According to Marx, capitalism will inevitably lead to ruin in accordance with certain laws of economic movement. These laws are "the Law of the Tendency of the Rate of Profit to Fall," "the Law of Increasing Poverty," and "the Law of Centralization of Capital." Small capitalists go bankrupt, and their production means are absorbed by large capitalists. During the process of bankruptcy and absorption, capital is gradually centralized by a few large capitalists, and the entire middle class declines. Thus, two major classes, a small minority of large capitalists, and a large proletarian majority are formed. [from Wikipedia.]

However, as the two so-called wars grind on, some predict they will end up costing some trillions of dollars. Unemployment numbers continue to rise; state and federal government cuts funding for public housing, services and education; businesses and factories close; more people are now or soon will be poor - - poor and homeless. The rich get richer on the backs of the poor. Now, even when there are no jobs, the rich still get rich - - and the poor get even poorer. It’s prison or the military - - or the streets. At least in the military, for those aged 18-40, you get shelter, clothes, and food; for everyone else- - prison for the same amenities. So far, no one has been prosecuted or arrested for the Wall Street crimes; the wrong people are in prison.

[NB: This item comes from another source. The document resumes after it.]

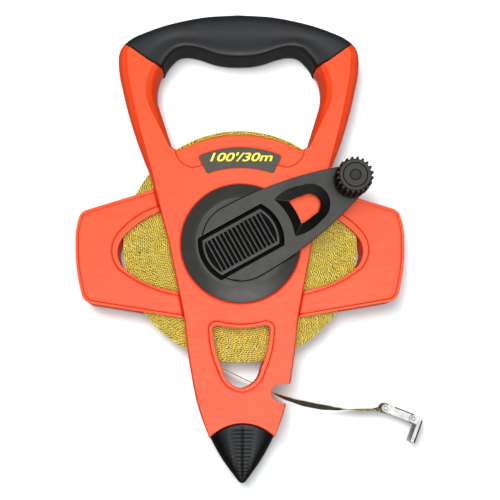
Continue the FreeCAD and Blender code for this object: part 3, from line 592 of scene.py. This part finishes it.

Though Obama promised in his inauguration speech to clean house, he retained all the criminals left over from the Bush administration, replaced Greenspan with Bernanke, and worst of all, brought in Larry Summers. As Matt Damon narrates: “the men who caused the crises are still in power.” Ferguson ends his film with a shot of the Statue of Liberty and Matt Damon’s voiceover assuring us that Americans are strong and full of hope; these crimes will not go unpunished - - or some such drivel. I felt like throwing my empty bucket at the screen.